Data shown:
────────
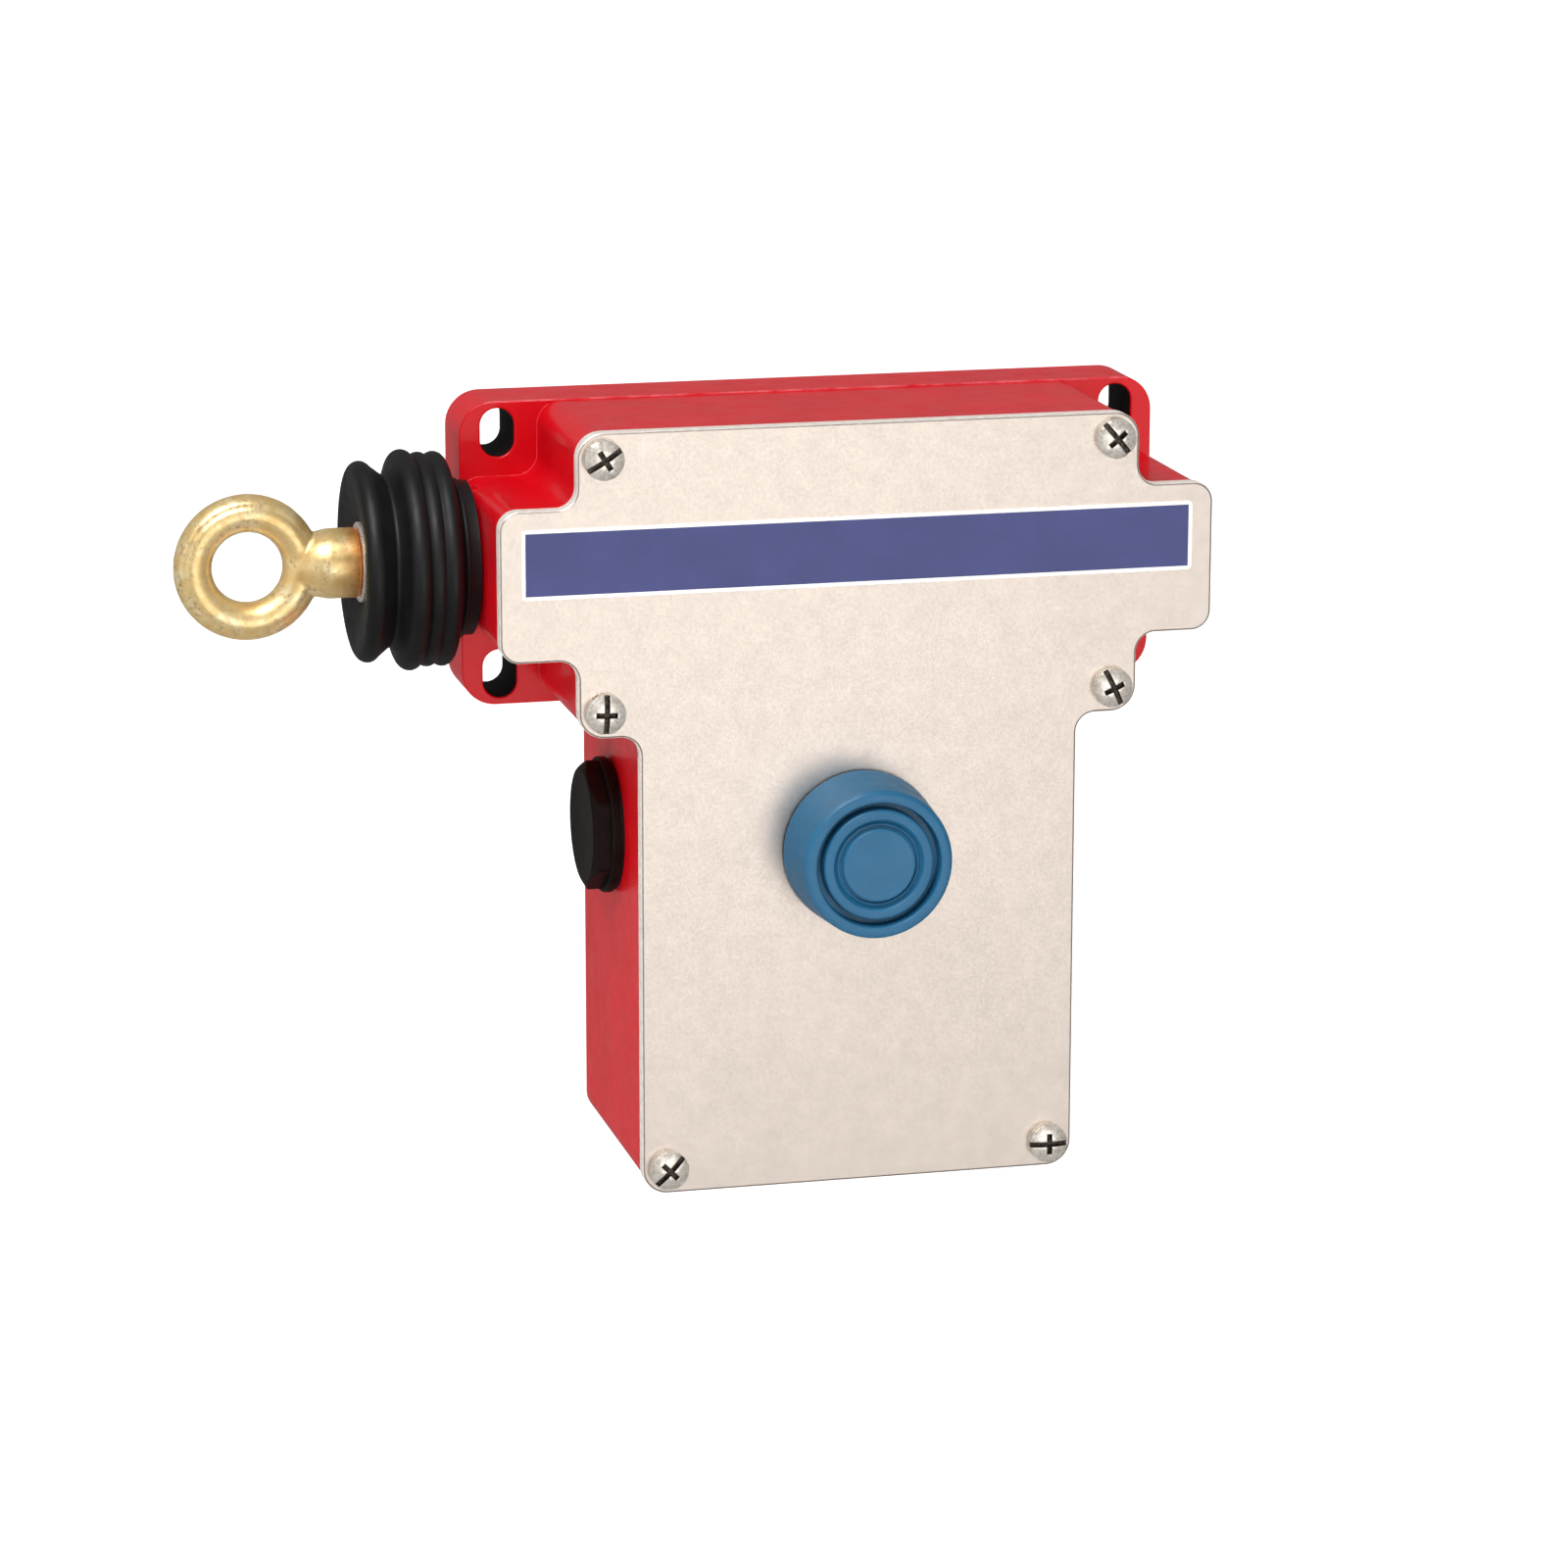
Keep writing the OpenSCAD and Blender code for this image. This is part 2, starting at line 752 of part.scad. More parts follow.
module mechanism_bracket() {
    spring_wall_front = shaft_y - spring_wall_half_h - 1.5;
    color("#B7BABC")
        difference() {
            union() {
                block([-bracket_half_w, bracket_half_w], [plate_y, plate_back_y], [bracket_low, bracket_top]);
                block([-contact_x - case_w / 2 - 2, contact_x + case_w / 2 + 2], [plate_y, plate_back_y],
                    [bracket_foot, bracket_low + over]);
                // Wall that the main spring pushes on
                block([spring_wall_x, spring_wall_x + plate_t], [spring_wall_front, plate_y + over],
                    [shaft_z - spring_wall_half_h, shaft_z + spring_wall_half_h]);
                // Ears for the pivot pin
                for (s = sides)
                    cross_slab(s > 0 ? ear_gap : -ear_gap - ear_t, s > 0 ? ear_gap + ear_t : -ear_gap) {
                        translate([pivot_y, pivot_z])
                            circle(pivot_r + 2.5);
                        translate([pivot_y, pivot_z - pivot_r - 2.5])
                            square([plate_y + over - pivot_y, 2 * pivot_r + 5]);
                    }
            }
            rod_x(spring_wall_x - over, spring_wall_x + plate_t + over, shaft_r + fit);
            rod_x(-ear_gap - ear_t - over, ear_gap + ear_t + over, pivot_r + fit, pivot_y, pivot_z);
            for (sx = sides, z = [bracket_low + bracket_screw_edge, bracket_top - bracket_screw_edge])
                rod_y(plate_y - over, plate_back_y + over, m4_r + screw_clear, sx * bracket_screw_x, z);
            rod_y(plate_y - over, plate_back_y + over, latch_boss_r + 0.5, 0, latch_spring_z);
            for (s = sides)
                rod_y(plate_y - over, plate_back_y + over, m3_r + fit, s * contact_x, terminal_z);
        }
}

module bracket_screws() {
    color("#C9C5BD")
        for (sx = sides, z = [bracket_low + bracket_screw_edge, bracket_top - bracket_screw_edge])
            pan_screw(sx * bracket_screw_x, plate_y, z, m4_r, plate_t + 5.5, small_head_h);
}

module latch_lever() {
    hook_y = lever_back_y + 1 + hook_depth;
    color("#C7B58A")
        difference() {
            union() {
                cross_slab(-lever_w / 2, lever_w / 2) {
                    translate([lever_front_y, lever_foot_z])
                        square([lever_t, shaft_z + hook_half_h - lever_foot_z]);
                    translate([lever_front_y, shaft_z - hook_half_h])
                        square([hook_y - lever_front_y, 2 * hook_half_h]);
                }
                rod_x(-hub_half_w, hub_half_w, hub_r, pivot_y, pivot_z);
            }
            rod_x(-hub_half_w - over, hub_half_w + over, pivot_r + fit, pivot_y, pivot_z);
        }
}

module pivot_pin() {
    half = ear_gap + ear_t + clip_t + 1.2;
    groove_x = ear_gap + ear_t + 0.1;
    color("#8E9194")
        difference() {
            rod_x(-half, half, pivot_r, pivot_y, pivot_z);
            for (s = sides)
                translate([s * (groove_x + clip_t / 2 + 0.1), pivot_y, pivot_z])
                    rotate([0, 90, 0])
                        difference() {
                            cylinder(h = clip_t + 0.2, r = pivot_r + over, center = true);
                            cylinder(h = clip_t + over, r = pivot_r - clip_groove, center = true);
                        }
        }
}

// A snap ring around a bar along X, open at its foot
module snap_ring(t, r_in, r_out) {
    translate([-t / 2, 0, 0])
        rotate([90, 0, 90])
            linear_extrude(t)
                difference() {
                    circle(r_out);
                    circle(r_in);
                    translate([-r_in * 0.8, -r_out - over])
                        square([1.6 * r_in, r_out + over]);
                }
}

module pivot_clips() {
    color("#70757A")
        for (s = sides)
            translate([s * (ear_gap + ear_t + 0.2 + clip_t / 2), pivot_y, pivot_z])
                snap_ring(clip_t, pivot_r - clip_groove + fit, clip_r);
}

module latch_spring() {
    length = latch_boss_y - lever_back_y - 2 * gap;
    color("#9DA0A3")
        translate([0, latch_boss_y - gap, latch_spring_z])
            rotate([90, 0, 0])
                coil(latch_coil_r, latch_wire, length, length / 2);
}

// ---- Reset button ----

// Places a shape on the cover's front, with its Z pointing out of the cover
module on_cover() {
    translate([0, cover_y, reset_z])
        rotate([90, 0, 0])
            children();
}

module reset_seal() {
    color("#1B1B1B")
        on_cover()
            difference() {
                cylinder(h = seal_t, r = boot_r - 0.2);
                translate([0, 0, -over])
                    cylinder(h = seal_t + 2 * over, r = bezel_r + fit);
            }
}

module reset_boot() {
    rim_r = boot_r - 1;
    inner_r = boot_r - boot_t - 0.6;
    color("#2F78B0")
        on_cover()
            rotate_extrude()
                difference() {
                    polygon([
                        [0, seal_t], [boot_r, seal_t], [boot_r, seal_t + 1.6], [rim_r, boot_h - 1.2],
                        [rim_r - 0.5, boot_h - 0.3], [rim_r - 1.1, boot_h], [13.1, boot_h], [12.8, boot_h - 3],
                        [11.4, boot_h - 3], [11.2, boot_h - 0.2], [9.8, boot_h - 0.2], [9.6, boot_h - 1],
                        [8.3, boot_h - 1], [8.2, boot_h - 0.3], [7.6, boot_h - 0.3], [7.5, boot_h - 0.8],
                        [7.2, boot_h - 0.8], [7.1, boot_h], [0, boot_h]
                    ]);
                    // Room for the bezel's flange below, and for the cap above
                    square([inner_r, boot_h - 4.5]);
                    square([cap_r + 0.6, cap_top + gap]);
                }
}

module reset_bezel() {
    color("#BFC2C4")
        on_cover()
            difference() {
                union() {
                    translate([0, 0, seal_t])
                        cylinder(h = bezel_flange_t, r = bezel_flange_r);
                    translate([0, 0, -bezel_foot])
                        cylinder(h = bezel_foot + seal_t + over, r = bezel_r);
                }
                translate([0, 0, -bezel_foot - over])
                    cylinder(h = bezel_foot + 2 * bezel_well, r = stem_r + fit);
                translate([0, 0, -bezel_well])
                    cylinder(h = bezel_well + bezel_flange_t + 2 * over, r = bezel_well_r);
            }
}

module bezel_nut() {
    nut_y = cover_back_y + bezel_nut_t;
    color("#BFC2C4")
        translate([0, 0, reset_z])
            slab(cover_back_y, nut_y)
                difference() {
                    hexagon(bezel_nut_af);
                    circle(bezel_r + fit);
                }
}

module reset_button() {
    clip_groove_h = bezel_foot + gap - 0.1;
    stem_end = lever_front_y - gap - cover_y;
    color("#D8D8D6")
        on_cover()
            difference() {
                union() {
                    translate([0, 0, cap_top - cap_t])
                        cylinder(h = cap_t, r = cap_r);
                    translate([0, 0, -stem_end + nose_r])
                        cylinder(h = stem_end - nose_r + cap_top - cap_t / 2, r = nose_r);
                    translate([0, 0, -stem_end + nose_r])
                        sphere(nose_r);
                    translate([0, 0, -stem_end + 3])
                        cylinder(h = stem_end - 3 + cap_top - cap_t / 2, r = stem_r);
                }
                translate([0, 0, -clip_groove_h - stem_clip_t - 0.2])
                    difference() {
                        cylinder(h = stem_clip_t + 0.2, r = stem_r + over);
                        translate([0, 0, -over])
                            cylinder(h = stem_clip_t + 2 * over, r = stem_r - 0.5);
                    }
            }
}

module stem_clip() {
    color("#70757A")
        translate([0, cover_y + bezel_foot + gap + stem_clip_t / 2, reset_z])
            rotate([0, 0, 90])
                snap_ring(stem_clip_t, stem_r - 0.5 + fit, stem_r + 2);
}

module reset_spring() {
    length = cap_top - cap_t + bezel_well - 2 * gap;
    color("#9DA0A3")
        on_cover()
            translate([0, 0, -bezel_well + gap])
                coil(stem_r + 2.2, reset_wire, length, length / 2.4);
}

// ---- Contact blocks, each made about X = 0 and moved to its side ----

module contact_case() {
    color("#2B2D30")
        difference() {
            block([-case_w / 2, case_w / 2], [case_front_y, plate_y], [case_foot, case_top]);
            // Contact chamber, open to the front
            block([-case_w / 2 + case_wall, case_w / 2 - case_wall],
                [case_front_y - over, plate_y - case_wall], [case_floor, case_top - case_wall]);
            translate([0, shaft_y, case_top - case_wall - over])
                cylinder(h = case_wall + 2 * over, r = plunger_r + fit);
            for (s = sides) {
                // Terminal pocket, and the slot that the contact strip passes through
                block([s * terminal_x - pocket_half_w, s * terminal_x + pocket_half_w],
                    [case_front_y - over, strip_front_y + strip_t + 0.1],
                    [terminal_z - pocket_half_h, terminal_z + pocket_half_h]);
                translate([s * (strip_x - strip_t / 2), shaft_y, (terminal_z + case_floor) / 2])
                    cube([strip_t + gap, strip_w + gap, case_floor - terminal_z + slot_over], center = true);
                rod_y(strip_front_y, strip_front_y + 10, m3_r, s * terminal_x, terminal_z);
            }
            rod_y(case_front_y - over, plate_y + over, m3_r + fit, 0, terminal_z);
        }
}

module contact_lid() {
    color("#3A3D41")
        block([-case_w / 2, case_w / 2], [case_front_y - lid_t, case_front_y],
            [case_floor - 0.8, case_top]);
}

module fixed_contacts() {
    foot = terminal_z - strip_foot_half_h;
    top = bridge_z + gap + strip_t;
    color("#C98A45")
        for (s = sides)
            difference() {
                union() {
                    translate([s * (strip_x - strip_t / 2), shaft_y, (foot + top) / 2])
                        cube([strip_t, strip_w, top - foot], center = true);
                    block([min(s * strip_x, s * (plunger_r + 1)), max(s * strip_x, s * (plunger_r + 1))],
                        [strip_front_y, strip_front_y + strip_w], [top - strip_t, top]);
                    block([min(s * strip_x, s * (plunger_r + 0.4)), max(s * strip_x, s * (plunger_r + 0.4))],
                        [strip_front_y, strip_front_y + strip_t], [foot, terminal_z + strip_foot_half_h]);
                }
                rod_y(strip_front_y - over, strip_front_y + strip_t + over, m3_r + fit,
                    s * terminal_x, terminal_z);
            }
}

module plunger() {
    dome_z = slider_floor - gap - plunger_r;
    color("#D24B35") {
        translate([0, shaft_y, bridge_z])
            cylinder(h = dome_z - bridge_z, r = plunger_r);
        translate([0, shaft_y, dome_z])
            sphere(plunger_r);
        translate([0, shaft_y, bridge_z - 4.8])
            cylinder(h = 5.8, r = spigot_pin_r);
    }
}

module contact_bridge() {
    color("#D9A65A")
        difference() {
            block([-bridge_half_l, bridge_half_l], [shaft_y - strip_w / 2, shaft_y + strip_w / 2],
                [bridge_z - strip_t, bridge_z]);
            translate([0, shaft_y, bridge_z - strip_t - over])
                cylinder(h = strip_t + 2 * over, r = spigot_pin_r + fit);
        }
}

module plunger_spring() {
    length = bridge_z - strip_t - case_floor - 2 * gap;
    color("#9DA0A3")
        translate([0, shaft_y, case_floor + gap])
            coil(plunger_coil_r, plunger_wire, length, length / 1.5);
}

module on_left() {
    translate([-contact_x, 0, 0])
        children();
}

module on_right() {
    translate([contact_x, 0, 0])
        children();
}

module case_screws() {
    color("#C9C5BD")
        for (s = sides)
            pan_screw(s * contact_x, case_front_y, terminal_z, m3_r, case_d + plate_t, 1.8, 90);
}

module terminal_screws() {
    color("#D9C27A")
        for (s = sides, t = sides)
            pan_screw(s * contact_x + t * terminal_x, strip_front_y, terminal_z, 1.3, 8, 1.8);
}

// ---- Earth terminal ----

module earth_washer() {
    color("#D9C27A")
        difference() {
            rod_y(earth_post_y - 0.8, earth_post_y, post_r, earth_x, earth_z);
            rod_y(earth_post_y - 0.8 - over, earth_post_y + over, m4_r + fit, earth_x, earth_z);
        }
}

module earth_screw() {
    color("#2F8F4E")
        pan_screw(earth_x, earth_post_y - 0.8, earth_z, m4_r, 8, small_head_h);
}

housing();
cover_gasket();
cover_plate();
cover_screws();
label_strip();
plug_seal_left();
plug_seal_right();
blanking_plug_left();
blanking_plug_right();
guide_bush();
bellows();
rope_eye();
neck_washer();
pull_shaft();
cam_slider();
slider_pin();
main_spring();
spring_washer();
shaft_nut();
mechanism_bracket();
bracket_screws();
latch_lever();
pivot_pin();
pivot_clips();
latch_spring();
reset_boot();
reset_seal();
reset_bezel();
bezel_nut();
reset_button();
stem_clip();
reset_spring();
on_left() contact_case();  // contact_case_left
on_right() contact_case();  // contact_case_right
on_left() contact_lid();  // contact_lid_left
on_right() contact_lid();  // contact_lid_right
case_screws();
on_left() fixed_contacts();  // fixed_contacts_left
on_right() fixed_contacts();  // fixed_contacts_right
terminal_screws();
on_left() plunger();  // plunger_left
on_right() plunger();  // plunger_right
on_left() contact_bridge();  // contact_bridge_left
on_right() contact_bridge();  // contact_bridge_right
on_left() plunger_spring();  // plunger_spring_left
on_right() plunger_spring();  // plunger_spring_right
earth_screw();
earth_washer();
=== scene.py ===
"""Visual model of a latching rope-pull emergency-stop switch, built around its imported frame.

The frame gives the places of the pieces. Lengths are in metres: X runs right, Y into the wall and Z up.
"""
import json
import math

import bmesh
import bpy
from mathutils import Matrix, Quaternion, Vector


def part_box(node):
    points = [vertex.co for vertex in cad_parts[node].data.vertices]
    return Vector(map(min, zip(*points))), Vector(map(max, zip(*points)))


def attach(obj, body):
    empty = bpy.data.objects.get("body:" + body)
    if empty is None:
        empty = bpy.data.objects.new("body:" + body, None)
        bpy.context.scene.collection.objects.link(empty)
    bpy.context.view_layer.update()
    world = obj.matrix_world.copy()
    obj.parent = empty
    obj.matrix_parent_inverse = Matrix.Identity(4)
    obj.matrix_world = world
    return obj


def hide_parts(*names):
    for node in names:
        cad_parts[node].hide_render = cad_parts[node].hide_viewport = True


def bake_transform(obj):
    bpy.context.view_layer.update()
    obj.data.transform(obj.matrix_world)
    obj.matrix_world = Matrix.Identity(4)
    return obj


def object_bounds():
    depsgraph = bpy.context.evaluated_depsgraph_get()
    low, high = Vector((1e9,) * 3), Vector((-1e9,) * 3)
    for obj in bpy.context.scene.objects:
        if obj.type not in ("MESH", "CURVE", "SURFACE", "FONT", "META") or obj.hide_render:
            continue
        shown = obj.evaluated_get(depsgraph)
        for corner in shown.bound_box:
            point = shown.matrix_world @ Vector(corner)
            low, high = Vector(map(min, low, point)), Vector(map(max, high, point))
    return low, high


bl_info = {
    "name": "Rope-pull switch",
    "version": (1, 0, 0),
    "blender": (4, 5, 0),
    "location": "3D View > Sidebar > Rope-pull switch",
    "description": "Builds the finished pieces of a rope-pull emergency-stop switch around its frame",
    "category": "Object",
}

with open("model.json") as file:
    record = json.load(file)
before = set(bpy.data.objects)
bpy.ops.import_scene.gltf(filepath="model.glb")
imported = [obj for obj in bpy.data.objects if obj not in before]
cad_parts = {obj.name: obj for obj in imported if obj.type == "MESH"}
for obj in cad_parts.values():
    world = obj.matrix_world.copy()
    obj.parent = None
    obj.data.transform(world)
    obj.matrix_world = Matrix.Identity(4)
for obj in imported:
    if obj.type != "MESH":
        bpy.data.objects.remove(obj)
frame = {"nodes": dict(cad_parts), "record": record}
cad_box = [list(corner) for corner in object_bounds()]

MM = 0.001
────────
Work instructions: This exercise asks for the lines from the line with "terminal_screws();" to the line with "obj.matrix_parent_inverse = Matrix.Identity(4)", both lines included, set down exactly and with nothing else.

Solved exercise:
terminal_screws();
on_left() plunger();  // plunger_left
on_right() plunger();  // plunger_right
on_left() contact_bridge();  // contact_bridge_left
on_right() contact_bridge();  // contact_bridge_right
on_left() plunger_spring();  // plunger_spring_left
on_right() plunger_spring();  // plunger_spring_right
earth_screw();
earth_washer();
=== scene.py ===
"""Visual model of a latching rope-pull emergency-stop switch, built around its imported frame.

The frame gives the places of the pieces. Lengths are in metres: X runs right, Y into the wall and Z up.
"""
import json
import math

import bmesh
import bpy
from mathutils import Matrix, Quaternion, Vector


def part_box(node):
    points = [vertex.co for vertex in cad_parts[node].data.vertices]
    return Vector(map(min, zip(*points))), Vector(map(max, zip(*points)))


def attach(obj, body):
    empty = bpy.data.objects.get("body:" + body)
    if empty is None:
        empty = bpy.data.objects.new("body:" + body, None)
        bpy.context.scene.collection.objects.link(empty)
    bpy.context.view_layer.update()
    world = obj.matrix_world.copy()
    obj.parent = empty
    obj.matrix_parent_inverse = Matrix.Identity(4)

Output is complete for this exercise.